Aufsichtsratschef Norbert Winkeljohann betonte jüngst, dass das Kapital — sollte es denn von den Aktionären genehmigt werden — im laufenden Jahr nur ausgenutzt werden soll, wenn dies unbedingt erforderlich sei. Für Zukäufe oder andere Geschäftsaktivitäten ist es explizit nicht gedacht.

Harte Kritik der Aktionärsvertreter

Die Kritik ist hart und umfassend. „Die Bilanz Ihrer Amtszeit sieht verheerend aus“, sagt Ingo Speich, Leiter Nachhaltigkeit und Corporate Governance der Deka Investment, laut der vorab veröffentlichten Rede zur Hauptversammlung. Bayer, „einst eine Ikone der deutschen Industrie, ist nur noch ein Schatten seiner selbst“. Ähnlich äußert sich Janne Werning von Union Investment: „Börsenwert und Kurs kennen seit der Monsanto-Übernahme nur eine Richtung: nach unten.“

Trotzdem wollen sowohl Deka als auch die Fondsgesellschaft Union Investment den Vorstand entlasten. Und auch die Zustimmung zur geplanten Kapitalerhöhung gilt als sicher.
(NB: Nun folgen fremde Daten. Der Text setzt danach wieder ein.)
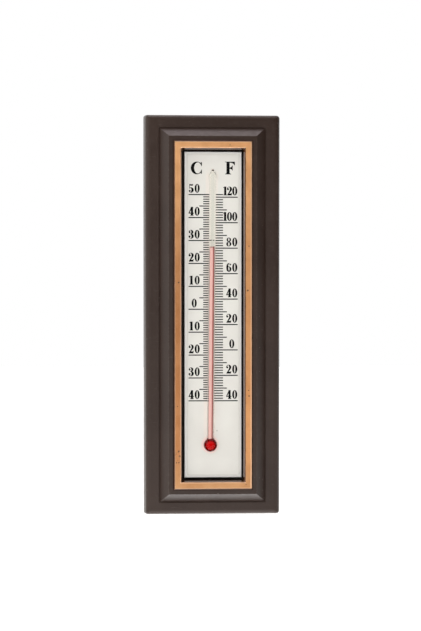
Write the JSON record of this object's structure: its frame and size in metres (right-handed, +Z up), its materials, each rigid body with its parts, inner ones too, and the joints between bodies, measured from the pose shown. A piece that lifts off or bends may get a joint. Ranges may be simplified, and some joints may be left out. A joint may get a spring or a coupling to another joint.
{
  "type": "wall thermometer",
  "caption": "Flat wall thermometer: moulded case with a foiled trim frame round a recessed white scale plate and a sealed spirit-in-glass tube.",
  "frame": {"origin": "centre of the back of the case, on the wall plane", "axes": "+Z up along the scale, +X to the right as seen by the reader, -Y out of the face towards the reader"},
  "size_m": [0.0612, 0.0138, 0.179],
  "materials": {
    "case": "dark brown moulded plastic, satin, with fine grain and scuffs",
    "trim": "copper-coloured hot foil on brown plastic, worn at the edges",
    "cover": "dark brown moulded plastic, matt",
    "screw": "zinc-plated steel",
    "foam": "closed-cell foam tape",
    "plate": "white moulded plastic, slightly glossy, a little yellowed",
    "ink": "black screen-printing ink",
    "glass": "clear drawn glass",
    "spirit": "red dyed spirit",
    "cement": "clear cement, yellowed"
  },
  "bodies": {
    "root": {"front_case": "case", "trim_frame": "trim", "back_cover": "cover", "cover_screw_1": "screw", "cover_screw_2": "screw", "cover_screw_3": "screw", "cover_screw_4": "screw", "plate_pad_upper": "foam", "plate_pad_lower": "foam", "scale_plate": "plate", "celsius_graduations": "ink", "celsius_numerals": "ink", "celsius_letter": "ink", "fahrenheit_graduations": "ink", "fahrenheit_numerals": "ink", "fahrenheit_letter": "ink", "glass_tube": "glass", "spirit_reservoir": "spirit", "spirit_column": "spirit", "calibration_mark": "ink", "tip_cement": "cement", "bulb_cement": "cement"},
    "spirit": {"spirit_meniscus": "spirit"}
  },
  "joints": [
    {"name": "spirit_rise", "type": "slide", "parent": "root", "child": "spirit", "axis": [0.0087, 0, 1], "range_m": [-0.0683, 0.023], "deforming": ["spirit_column"]}
  ]
}
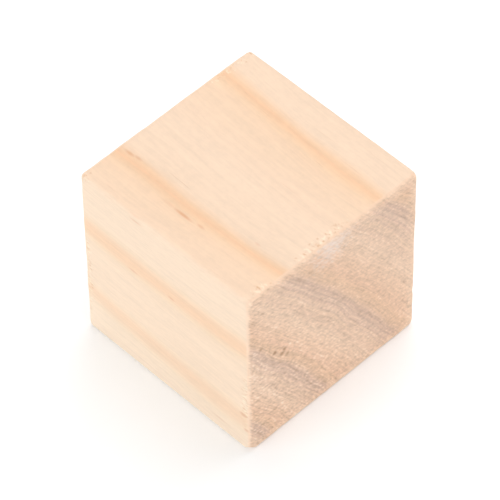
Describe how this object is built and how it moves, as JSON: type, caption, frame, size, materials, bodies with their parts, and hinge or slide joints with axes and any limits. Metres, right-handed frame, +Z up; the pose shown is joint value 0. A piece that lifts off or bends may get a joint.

Hinter diese Pläne, die Anfang März offiziell bekannt wurden (wir berichteten), hatte sich damals bereits auch der einflussreiche Aktionärsberater ISS gestellt.

Anderson läuft die Zeit davon

Experten und Beobachter sind sich einig: Die Zeit bei Bayer drängt. Vorstandschef Anderson hatte 2023 mit seinem Wechsel von Roche zu Bayer eine der schwierigsten Aufgaben übernommen, die es in der deutschen Wirtschaft zu übernehmen gab. Es dürfte ihm und allen Beteiligten klar gewesen sein, dass der Gesundungsprozess langwierig sein dürfte. Ab 2026 will Anderson nun endlich den Turnaround schaffen und es soll dann wieder bergauf gehen.

Anderson ist 2023 mit einem Dreijahresvertrag bis eben 2026 angetreten. Chefaufseher Norbert Winkeljohann sichert ihm bislang immer wieder „vollste Unterstützung“ zu. Noch wird er nicht lautstark infrage gestellt. Auch eine mögliche Zerschlagung des Konzerns, wie vor einem Jahr von Investoren gefordert, ist derzeit keine öffentlich diskutierte Option. Aber die Zeit läuft.